Der Humor der Oper ist, ähnlich der romantisch-ironischen Schreibkunst E. T. A. Hoffmanns, plakativ. Die getakteten Pointen werden gezielt eingesetzt, obgleich sie durch dieses Übermaß stets drohen, albern und klamaukig zu werden. In der zweiten Hälfte der Oper rückt die Handlung zugunsten der minutiösen Vorstellung der Bandmitglieder, ausschweifender Soli und demonstrativer Körperkomik in den Hintergrund. Dennoch gelingt es Coppelius und Sebastian Schwab, das Abrutschen in die Lächerlichkeit (wenn auch haarscharf) zu vermeiden. Obgleich man kritisch fragen kann, ob eine minutenlange, vulgäre Kinski-Hommage des Hauptdarstellers die Darbietung bereichert, beeinträchtigt es keinesfalls das Amüsement des Zuschauers – im Gegenteil.

Die Oper greift die Aspekte der Wissenschaftsparodie, der Aufklärungskritik und der Gesellschaftssatire des Märchens auf und überspitzt sie mit zahlreichen popkulturellen Anspielungen, ohne den zwischen subtil und plakativ changierenden Hoffmannschen Humor zum Possenspiel werden zu lassen. Wer sich von einer ›Steampunk-Oper‹ klassische Arien und gediegene Töne erhofft, wird hier enttäuscht.
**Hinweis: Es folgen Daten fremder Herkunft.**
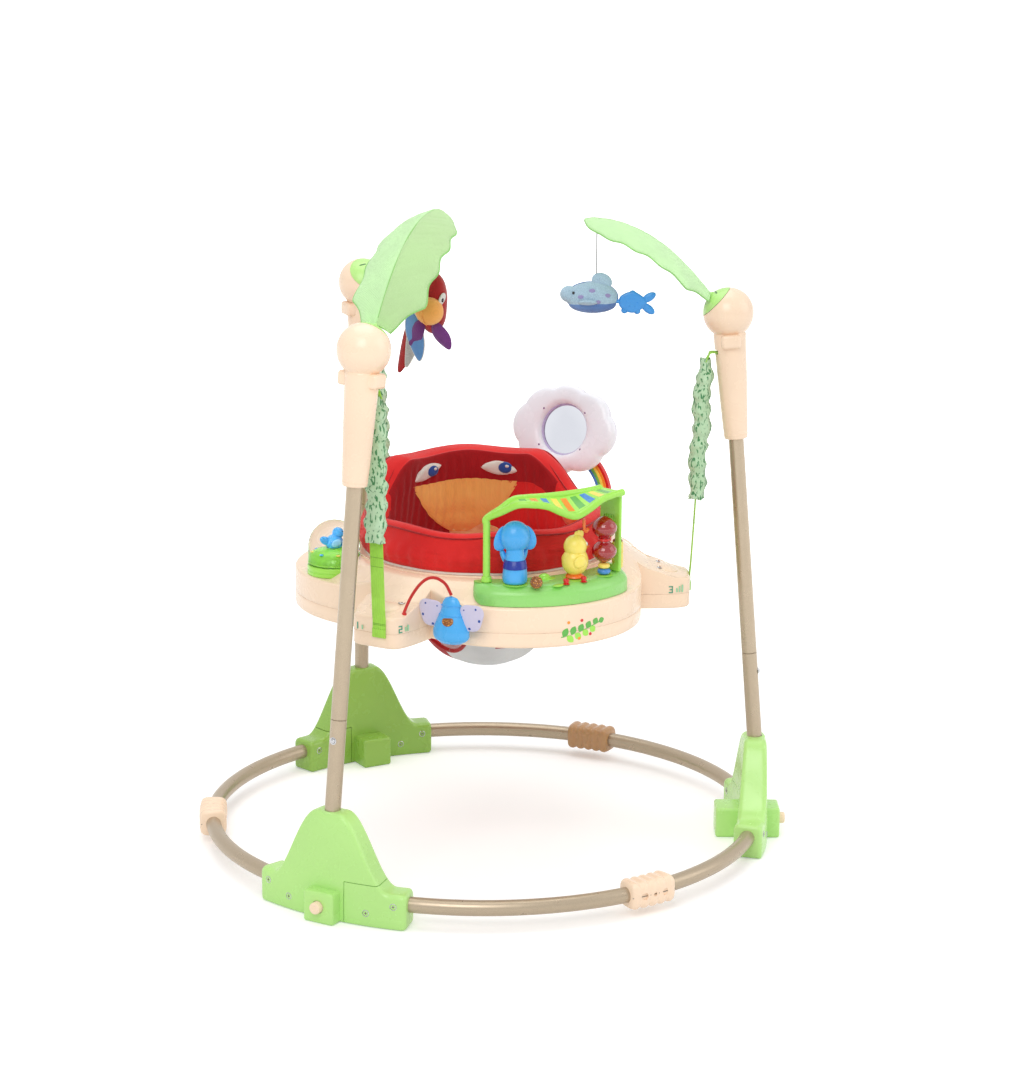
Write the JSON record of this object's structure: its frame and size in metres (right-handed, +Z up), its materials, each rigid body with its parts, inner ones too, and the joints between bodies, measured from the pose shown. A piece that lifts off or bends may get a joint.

Dafür wird hier etwas Neues geboten: Die gelungene Kombination aus klassischer Oper, Musical und rockigem Steampunk-Konzert mit einem ironisch-romantischen Märchenstoff lockt nicht nur ein junges Publikum ins Theater, sondern ist auch progressiv und hochgradig experimentell – und somit nichts anderes als genuin romantisch!

[1] Aus dem Lied »Herzmaschine« von Coppelius. Album: Hertzmaschine, F.A.M.E. Artist Recordings GmbH, 2015.